Dateline: Germany– A Halloween reveler caused a panic after he fell asleep on a train dressed as a zombie. Joerg Reichter, 24, had gone to a costume party in Hamburg dressed as a gory zombie, complete with blood on his hands and face. But he passed out on the train back home to Bad Segeberg after the boozy party and worried passengers called the police. The passengers apparently mistook Reichter for a murder victim after they failed to rouse him from his drunken sleep. A first aid team was called to the scene and soon cleared up the confusion. “Bad Segeberg is a rural area and Halloween isn’t very well-known there,” police spokesperson Silke Tobies said. Police advised the man to remove his makeup, after which he was allowed to continue his journey.

Dateline: New York– Two women suspected of shoplifting from a T.J. Maxx store in the Westchester County hamlet of Hartsdale ran away after being confronted by store employees. Unfortunately, one of the women left behind her cell phone. And her purse. And her baby stroller. And her baby. “The mother panicked … and just took off,” Lt. Desmond Martin of the Greenburg police told The Journal News . “It’s sad.” The 9-month-old infant was left in his stroller as the women ran out of the discount department store just before 6 p.m. The stroller was stuffed with vases, teapots and knives valued at around $180. Thanks to the purse and the cell phone, police were able to contact the baby’s father, who came to the store around 7 p.m. to pick up the child. Police searched the immediate area for the women but did not locate them. Suzette Gruber, 39, eventually turned herself in to police. She pled not guilty to abandonment of a child, endangering the welfare of a child and petty larceny in court last Tuesday. Michael Braverman, Gruber’s attorney, said his client did not abandon her son, but rather “entrusted the child” with a friend during the episode–presumably the same friend who ended up fleeing the crime scene with her. The incident happened four days after Gruber was convicted of endangering the welfare of the same child in a similar case connected to a shoplifting incident at the Galleria in White Plains, N.Y., police said.

Dateline: Michigan– A Northville couple was arrested last weekend on separate but connected drunken driving charges. The incident began when Ypsilanti police stopped the husband and gave him a preliminary breath test after watching him run a red light.
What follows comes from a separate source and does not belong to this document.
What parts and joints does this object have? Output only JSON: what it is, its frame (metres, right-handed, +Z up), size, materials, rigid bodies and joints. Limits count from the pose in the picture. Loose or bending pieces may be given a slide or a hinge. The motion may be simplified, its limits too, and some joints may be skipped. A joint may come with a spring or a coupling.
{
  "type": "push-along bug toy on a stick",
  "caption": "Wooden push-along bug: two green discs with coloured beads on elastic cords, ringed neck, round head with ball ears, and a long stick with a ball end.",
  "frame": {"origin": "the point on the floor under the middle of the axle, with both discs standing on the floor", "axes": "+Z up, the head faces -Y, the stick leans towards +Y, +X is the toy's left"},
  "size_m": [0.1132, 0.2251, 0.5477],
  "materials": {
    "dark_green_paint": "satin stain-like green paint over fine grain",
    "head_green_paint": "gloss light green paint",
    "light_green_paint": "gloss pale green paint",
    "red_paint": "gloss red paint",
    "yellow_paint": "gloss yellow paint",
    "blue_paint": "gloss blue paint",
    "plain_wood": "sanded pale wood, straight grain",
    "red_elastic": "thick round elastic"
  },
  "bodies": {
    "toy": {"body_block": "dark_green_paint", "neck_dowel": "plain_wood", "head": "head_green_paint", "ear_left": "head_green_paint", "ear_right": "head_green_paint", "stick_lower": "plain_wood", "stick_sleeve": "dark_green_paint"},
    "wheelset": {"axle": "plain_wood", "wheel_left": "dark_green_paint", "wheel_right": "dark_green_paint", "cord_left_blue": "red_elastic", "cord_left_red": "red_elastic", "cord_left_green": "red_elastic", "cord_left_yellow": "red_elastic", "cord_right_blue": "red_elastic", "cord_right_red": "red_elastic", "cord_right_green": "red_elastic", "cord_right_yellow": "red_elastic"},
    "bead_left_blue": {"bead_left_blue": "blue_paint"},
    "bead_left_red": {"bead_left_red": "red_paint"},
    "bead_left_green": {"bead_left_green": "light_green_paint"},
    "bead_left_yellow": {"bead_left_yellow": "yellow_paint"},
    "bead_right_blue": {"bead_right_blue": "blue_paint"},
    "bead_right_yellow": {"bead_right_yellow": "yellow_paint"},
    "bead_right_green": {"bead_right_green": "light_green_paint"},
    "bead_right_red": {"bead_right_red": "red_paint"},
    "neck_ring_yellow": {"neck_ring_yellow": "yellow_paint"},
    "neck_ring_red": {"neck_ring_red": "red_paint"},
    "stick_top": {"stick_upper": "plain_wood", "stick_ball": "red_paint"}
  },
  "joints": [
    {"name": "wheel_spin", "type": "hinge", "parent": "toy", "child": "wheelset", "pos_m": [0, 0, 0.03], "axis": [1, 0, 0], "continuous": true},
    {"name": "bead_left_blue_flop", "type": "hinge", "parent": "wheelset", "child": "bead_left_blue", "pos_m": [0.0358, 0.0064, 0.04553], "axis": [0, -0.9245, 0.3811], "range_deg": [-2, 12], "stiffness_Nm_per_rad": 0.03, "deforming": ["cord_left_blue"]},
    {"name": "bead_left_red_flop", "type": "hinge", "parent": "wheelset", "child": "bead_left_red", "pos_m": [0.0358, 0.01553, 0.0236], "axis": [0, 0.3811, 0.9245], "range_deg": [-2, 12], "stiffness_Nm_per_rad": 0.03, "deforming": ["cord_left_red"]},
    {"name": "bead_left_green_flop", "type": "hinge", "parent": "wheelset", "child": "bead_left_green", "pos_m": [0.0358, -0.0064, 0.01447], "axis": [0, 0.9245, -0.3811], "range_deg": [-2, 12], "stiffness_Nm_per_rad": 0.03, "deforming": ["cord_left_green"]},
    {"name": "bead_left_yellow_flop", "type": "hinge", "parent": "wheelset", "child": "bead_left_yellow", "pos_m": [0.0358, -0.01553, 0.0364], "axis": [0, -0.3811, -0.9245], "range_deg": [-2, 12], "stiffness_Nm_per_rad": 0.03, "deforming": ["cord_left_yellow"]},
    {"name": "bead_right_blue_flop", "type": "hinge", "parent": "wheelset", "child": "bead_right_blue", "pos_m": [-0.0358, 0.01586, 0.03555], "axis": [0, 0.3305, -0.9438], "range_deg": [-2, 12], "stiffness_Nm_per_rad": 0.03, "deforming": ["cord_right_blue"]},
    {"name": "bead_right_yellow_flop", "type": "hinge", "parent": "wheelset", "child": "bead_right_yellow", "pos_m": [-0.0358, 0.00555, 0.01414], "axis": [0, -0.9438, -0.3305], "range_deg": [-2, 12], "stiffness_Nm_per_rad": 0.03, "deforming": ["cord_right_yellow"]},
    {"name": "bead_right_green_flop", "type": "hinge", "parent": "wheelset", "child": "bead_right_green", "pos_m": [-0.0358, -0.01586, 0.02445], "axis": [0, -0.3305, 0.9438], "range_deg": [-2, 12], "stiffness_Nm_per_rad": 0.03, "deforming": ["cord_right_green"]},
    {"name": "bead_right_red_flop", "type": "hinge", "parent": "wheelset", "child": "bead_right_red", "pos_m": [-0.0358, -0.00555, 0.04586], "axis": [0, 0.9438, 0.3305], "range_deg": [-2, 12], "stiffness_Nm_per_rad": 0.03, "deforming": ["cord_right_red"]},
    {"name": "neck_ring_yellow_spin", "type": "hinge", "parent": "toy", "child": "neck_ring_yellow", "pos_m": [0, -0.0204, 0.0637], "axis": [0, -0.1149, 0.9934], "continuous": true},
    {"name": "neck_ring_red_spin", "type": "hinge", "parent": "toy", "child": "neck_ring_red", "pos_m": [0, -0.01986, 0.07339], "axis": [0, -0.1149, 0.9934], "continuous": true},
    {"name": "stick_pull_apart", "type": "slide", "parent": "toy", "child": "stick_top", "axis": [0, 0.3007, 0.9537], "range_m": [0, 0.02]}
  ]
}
Police told The Ann Arbor News the test registered three points more than the legal .08 drunken driven limit. To make things worse, the drunk driver had his 12-year-old son in the car with him as well. After the father was arrested, police told the boy to call his mother to come pick him up. She arrived shortly thereafter with her 9-year-old daughter in the car. Unfortunately, police said the woman was also tested and found to be legally drunk. Both parents were arrested at the scene.
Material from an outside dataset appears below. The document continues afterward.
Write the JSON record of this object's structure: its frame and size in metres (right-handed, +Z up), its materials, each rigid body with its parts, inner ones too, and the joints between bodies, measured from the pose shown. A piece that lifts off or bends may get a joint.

Dateline: Washington, D.C.– With great fanfare, the State Department announced a diplomatic agreement with the nation of Mongolia that would allow Mongolian ships to be boarded and searched if they are suspected of carrying weapons of mass destruction. The U.S. government held up the agreement as yet another victory in the war against terror. Unfortunately, Mongolia is a landlocked country located several thousand miles from open water. The Asian nation is a land of windswept steppes populated largely by nomadic yak herders and is home to the vast Gobi Desert. It has no navy to speak of. Asked what Washington hoped to achieve with the agreement–the eighth signed between the United States and normally coastal or island nations–State Department spokesperson Sean McCormack said, “I’ll have to check.”